Should we believe on the Basis of Personal experience?

Religious belief is a very tricky business, Christian theologians and philosophers and atheists or non-believers have been debating on whether God exists for more than a thousand years based on various arguments e.g. the ontological argument, Kalam cosmological argument, the "Bible as the God's inspired word " argument, the argument on "historical" evidence, the argument from miracles, the argument from the unanswered prayer, the argument from the existence of evil etc . Yet despite thousands of books on the subject and numerous public and private debates through books, correspondence and now emails etc., neither are able to convince the other that they are absolutely right and sometimes, even on whether it is more likely than not that  they are right and the opposite party probably wrong.
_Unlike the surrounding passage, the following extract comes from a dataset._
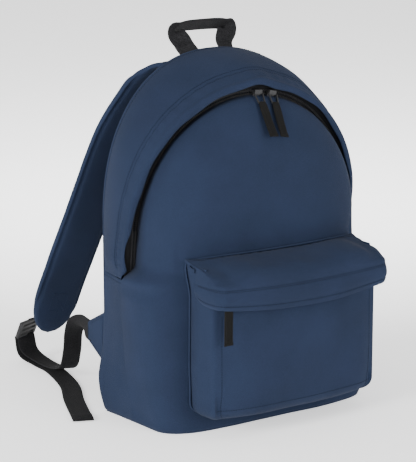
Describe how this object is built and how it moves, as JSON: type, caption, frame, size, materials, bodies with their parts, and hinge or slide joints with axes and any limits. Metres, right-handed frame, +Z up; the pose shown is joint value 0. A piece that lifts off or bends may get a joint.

One of the stumbling blocks for the Christians in accepting the arguments of the atheists is that they have what I would call an "irrational" belief that they "know" from personal experience that they "are" right. They claim to be guided in their belief by what they call "the Holy Spirit."  To me, they may have fallen into a fallacy which I would call an "emotional fallacy": they mistake the strength of their emotional conviction that they "are right" with the strength of the force of their own arguments in favor of their belief. One of the prime examples of this is that of William Lane Craig, cited by former evangelical believer and minister John W Loftus in his book Why I Became an Atheist (2008) ("WIBA"), about which I have previously written.  What follows is largely what Loftus wrote in the chapter entitled "The Self-Authenticating Witness of the Holy Spirit." (WIBA 213-227)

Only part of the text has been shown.